List every line in this data where the string "copy" occurs.

#### DATA SHOWN ####

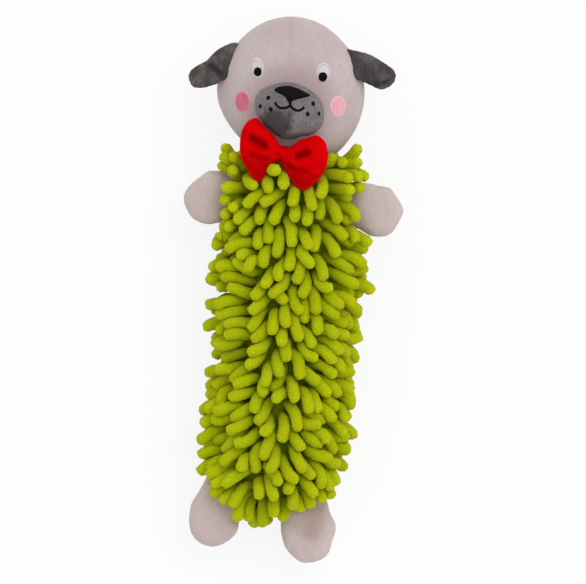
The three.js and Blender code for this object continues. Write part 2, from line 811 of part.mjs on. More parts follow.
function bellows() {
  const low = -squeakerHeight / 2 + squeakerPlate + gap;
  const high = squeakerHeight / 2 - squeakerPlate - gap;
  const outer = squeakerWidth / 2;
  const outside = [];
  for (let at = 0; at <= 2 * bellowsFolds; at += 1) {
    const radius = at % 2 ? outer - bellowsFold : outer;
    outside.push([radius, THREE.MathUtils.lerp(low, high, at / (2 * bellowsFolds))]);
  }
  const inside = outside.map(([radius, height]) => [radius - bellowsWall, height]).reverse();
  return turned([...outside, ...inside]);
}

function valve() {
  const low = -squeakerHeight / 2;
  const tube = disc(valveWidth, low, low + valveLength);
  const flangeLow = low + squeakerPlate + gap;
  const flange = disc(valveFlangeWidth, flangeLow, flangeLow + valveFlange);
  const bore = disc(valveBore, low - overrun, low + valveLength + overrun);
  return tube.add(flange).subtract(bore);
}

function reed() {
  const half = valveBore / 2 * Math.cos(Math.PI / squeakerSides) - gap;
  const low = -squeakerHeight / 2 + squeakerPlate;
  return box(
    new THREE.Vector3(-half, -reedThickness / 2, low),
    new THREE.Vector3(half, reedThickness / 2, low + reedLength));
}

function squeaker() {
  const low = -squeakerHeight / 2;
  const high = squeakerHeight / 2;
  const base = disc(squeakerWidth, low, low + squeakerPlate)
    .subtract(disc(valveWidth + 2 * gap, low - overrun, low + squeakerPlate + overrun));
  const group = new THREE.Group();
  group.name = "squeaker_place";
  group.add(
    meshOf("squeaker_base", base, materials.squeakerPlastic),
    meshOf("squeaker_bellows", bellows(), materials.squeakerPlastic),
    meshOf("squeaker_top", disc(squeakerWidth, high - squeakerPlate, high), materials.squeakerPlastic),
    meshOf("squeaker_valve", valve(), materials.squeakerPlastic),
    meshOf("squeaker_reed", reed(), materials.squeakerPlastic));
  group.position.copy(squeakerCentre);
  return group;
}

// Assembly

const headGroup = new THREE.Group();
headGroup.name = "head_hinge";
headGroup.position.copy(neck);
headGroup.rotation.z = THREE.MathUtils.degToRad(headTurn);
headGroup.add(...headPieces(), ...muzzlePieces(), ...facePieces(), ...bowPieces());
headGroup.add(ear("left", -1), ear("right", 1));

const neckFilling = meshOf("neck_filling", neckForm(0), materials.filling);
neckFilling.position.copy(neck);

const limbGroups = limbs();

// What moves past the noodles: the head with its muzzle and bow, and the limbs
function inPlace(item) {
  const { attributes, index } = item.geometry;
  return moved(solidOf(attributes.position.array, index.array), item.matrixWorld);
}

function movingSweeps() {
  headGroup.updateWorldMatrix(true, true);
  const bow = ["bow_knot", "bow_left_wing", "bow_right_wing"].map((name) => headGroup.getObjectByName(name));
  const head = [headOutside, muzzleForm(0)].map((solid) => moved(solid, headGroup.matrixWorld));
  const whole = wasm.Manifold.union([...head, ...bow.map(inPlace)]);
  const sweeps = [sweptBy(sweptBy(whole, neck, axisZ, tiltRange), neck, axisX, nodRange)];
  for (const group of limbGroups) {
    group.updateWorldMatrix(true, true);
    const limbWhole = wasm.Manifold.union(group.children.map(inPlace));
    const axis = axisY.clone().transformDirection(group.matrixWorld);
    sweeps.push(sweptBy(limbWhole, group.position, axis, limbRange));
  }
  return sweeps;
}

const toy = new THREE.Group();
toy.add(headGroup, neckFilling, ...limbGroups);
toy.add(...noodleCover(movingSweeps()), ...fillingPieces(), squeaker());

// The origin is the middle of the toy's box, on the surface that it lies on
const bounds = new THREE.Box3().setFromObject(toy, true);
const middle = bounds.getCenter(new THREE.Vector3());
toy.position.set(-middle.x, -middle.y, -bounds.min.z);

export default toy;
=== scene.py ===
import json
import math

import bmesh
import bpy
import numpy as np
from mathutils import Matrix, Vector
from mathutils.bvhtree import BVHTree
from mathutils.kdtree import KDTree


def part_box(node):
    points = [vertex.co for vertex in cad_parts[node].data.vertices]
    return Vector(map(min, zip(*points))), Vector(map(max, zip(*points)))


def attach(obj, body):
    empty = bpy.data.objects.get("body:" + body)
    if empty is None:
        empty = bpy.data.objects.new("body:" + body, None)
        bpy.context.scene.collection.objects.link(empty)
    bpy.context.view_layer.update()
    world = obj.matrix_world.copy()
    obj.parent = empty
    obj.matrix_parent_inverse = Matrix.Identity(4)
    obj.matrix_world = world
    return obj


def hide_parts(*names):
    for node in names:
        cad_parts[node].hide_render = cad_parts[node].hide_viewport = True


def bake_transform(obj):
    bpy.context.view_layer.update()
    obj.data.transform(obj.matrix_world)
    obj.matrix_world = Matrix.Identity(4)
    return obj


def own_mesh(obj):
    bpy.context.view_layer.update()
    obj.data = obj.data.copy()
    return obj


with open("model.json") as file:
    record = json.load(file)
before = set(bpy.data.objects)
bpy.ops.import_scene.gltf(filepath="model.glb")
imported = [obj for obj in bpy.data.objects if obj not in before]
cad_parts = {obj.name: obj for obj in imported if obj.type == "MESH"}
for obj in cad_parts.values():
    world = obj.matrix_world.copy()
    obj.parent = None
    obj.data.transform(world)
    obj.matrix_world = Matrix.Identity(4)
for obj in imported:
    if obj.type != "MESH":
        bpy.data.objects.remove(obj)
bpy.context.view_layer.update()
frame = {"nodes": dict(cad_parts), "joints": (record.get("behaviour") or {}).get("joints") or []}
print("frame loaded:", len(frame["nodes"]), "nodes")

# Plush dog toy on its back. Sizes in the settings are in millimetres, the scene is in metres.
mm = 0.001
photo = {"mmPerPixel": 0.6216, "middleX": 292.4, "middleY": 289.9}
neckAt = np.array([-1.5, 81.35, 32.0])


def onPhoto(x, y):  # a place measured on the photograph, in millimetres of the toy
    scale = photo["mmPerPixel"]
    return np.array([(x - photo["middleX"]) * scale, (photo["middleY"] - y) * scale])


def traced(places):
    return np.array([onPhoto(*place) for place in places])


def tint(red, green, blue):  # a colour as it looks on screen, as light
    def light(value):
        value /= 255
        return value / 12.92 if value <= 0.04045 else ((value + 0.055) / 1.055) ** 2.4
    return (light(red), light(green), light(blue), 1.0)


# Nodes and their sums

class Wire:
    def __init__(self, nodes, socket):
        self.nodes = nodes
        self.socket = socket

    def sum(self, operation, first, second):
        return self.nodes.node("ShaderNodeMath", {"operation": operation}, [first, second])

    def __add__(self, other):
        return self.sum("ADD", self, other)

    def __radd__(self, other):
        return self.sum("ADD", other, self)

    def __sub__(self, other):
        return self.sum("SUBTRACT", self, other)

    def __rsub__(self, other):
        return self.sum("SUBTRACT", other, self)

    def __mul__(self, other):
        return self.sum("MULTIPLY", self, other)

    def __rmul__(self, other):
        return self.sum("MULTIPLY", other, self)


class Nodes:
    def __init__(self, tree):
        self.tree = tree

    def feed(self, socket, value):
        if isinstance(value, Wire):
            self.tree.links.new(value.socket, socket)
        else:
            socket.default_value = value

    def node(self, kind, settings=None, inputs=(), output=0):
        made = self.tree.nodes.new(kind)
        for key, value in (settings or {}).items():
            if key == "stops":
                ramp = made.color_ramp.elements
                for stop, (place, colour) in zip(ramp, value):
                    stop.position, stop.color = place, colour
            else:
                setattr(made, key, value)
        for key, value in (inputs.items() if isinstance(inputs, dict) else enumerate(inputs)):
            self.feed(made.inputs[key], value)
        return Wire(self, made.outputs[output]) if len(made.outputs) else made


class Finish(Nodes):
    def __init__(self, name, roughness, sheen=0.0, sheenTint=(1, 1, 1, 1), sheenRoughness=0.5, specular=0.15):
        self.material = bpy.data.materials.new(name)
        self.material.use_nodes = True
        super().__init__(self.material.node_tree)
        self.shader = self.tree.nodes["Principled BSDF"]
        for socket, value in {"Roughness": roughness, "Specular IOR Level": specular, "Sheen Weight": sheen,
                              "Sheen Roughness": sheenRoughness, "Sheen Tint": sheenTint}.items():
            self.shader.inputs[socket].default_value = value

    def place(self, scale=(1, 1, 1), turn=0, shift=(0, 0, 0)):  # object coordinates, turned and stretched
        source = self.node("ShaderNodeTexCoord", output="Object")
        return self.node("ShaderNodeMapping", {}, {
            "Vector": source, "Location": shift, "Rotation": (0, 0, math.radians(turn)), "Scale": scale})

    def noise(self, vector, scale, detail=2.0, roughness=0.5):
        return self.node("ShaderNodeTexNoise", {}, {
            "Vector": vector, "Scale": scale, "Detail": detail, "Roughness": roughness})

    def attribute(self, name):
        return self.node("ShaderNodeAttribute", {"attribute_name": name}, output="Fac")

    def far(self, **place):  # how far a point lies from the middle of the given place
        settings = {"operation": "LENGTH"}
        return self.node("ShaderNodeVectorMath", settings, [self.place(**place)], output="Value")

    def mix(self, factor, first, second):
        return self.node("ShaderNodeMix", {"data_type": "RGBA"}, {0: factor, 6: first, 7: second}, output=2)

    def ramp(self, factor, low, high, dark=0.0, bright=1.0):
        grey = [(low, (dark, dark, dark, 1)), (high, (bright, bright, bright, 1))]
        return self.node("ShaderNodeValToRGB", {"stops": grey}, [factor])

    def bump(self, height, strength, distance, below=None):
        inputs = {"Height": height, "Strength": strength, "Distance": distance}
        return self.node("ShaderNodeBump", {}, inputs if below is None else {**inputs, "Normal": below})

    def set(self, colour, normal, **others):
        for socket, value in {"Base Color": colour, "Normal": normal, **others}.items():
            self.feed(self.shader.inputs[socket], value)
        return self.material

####

◆ TASK ANSWER:
  group.position.copy(squeakerCentre);
headGroup.position.copy(neck);
neckFilling.position.copy(neck);
    world = obj.matrix_world.copy()
    obj.data = obj.data.copy()
    world = obj.matrix_world.copy()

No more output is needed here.